Perlu waktu yang cukup lama bagi Batavia, terutama bagi warganya yang sebagian besar berasal dari kaum pendatang, untuk menata kembali kota yang denyut kehidupannya bergantung pada kepadatan penduduknya.
Batavia sebelum tragedi Pecinan adalah sebuah kota Benteng. Batavia dirancang oleh VOC sebagai bandar perdagangan lengkap dengan tembok-tembok perlindungannya. Bentangannya melebar seluas 10 hingga 15 km.
Wilayah Kota Tua di Jakarta pada saat ini adalah peninggalan yang tersisa dari wajah Batavia jaman dulu. Kota-kota di pesisir Jawa seperti Cirebon, Tegal, Pekalongan, Semarang, Lasem, dan Surabaya adalah model-model yang dibangun mengikuti rancangan ini.
Wilayah di luar benteng, pada masa sebelum kedatangan Raffles, adalah wilayah yang tidak diperhatikan pembangunannya. Wilayah luar benteng dikenal juga dengan sebutan Ommenlanden (wilayah sekitar).

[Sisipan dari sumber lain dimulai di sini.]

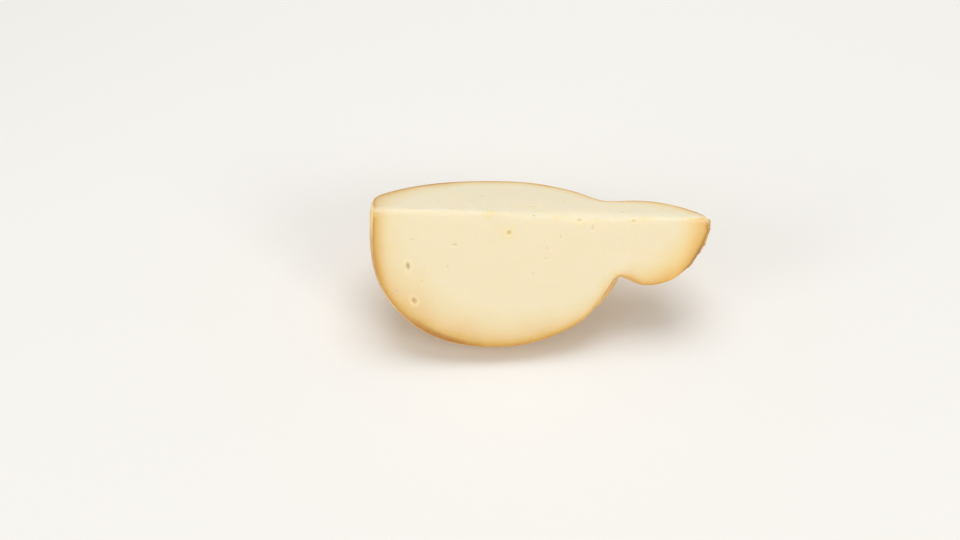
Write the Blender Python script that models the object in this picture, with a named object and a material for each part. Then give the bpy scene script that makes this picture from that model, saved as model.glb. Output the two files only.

Di wilayah itu, pendatang dari Cina yang dikenal sebagai Cina peranakan kelas pekerja menetap dan berbaur dengan kuli dan pekerja yang datang dari berbagai wilayah pedalaman di luar Batavia.
Bondan Kanumoyoso mencatat, para pendatang di wilayah Ommenlanden ini bahkan datang dari wilayah Cirebon hingga Tegal yang umumnya merantau untuk menjadi 'bujang', sebutan bagi kuli pengangkut tebu.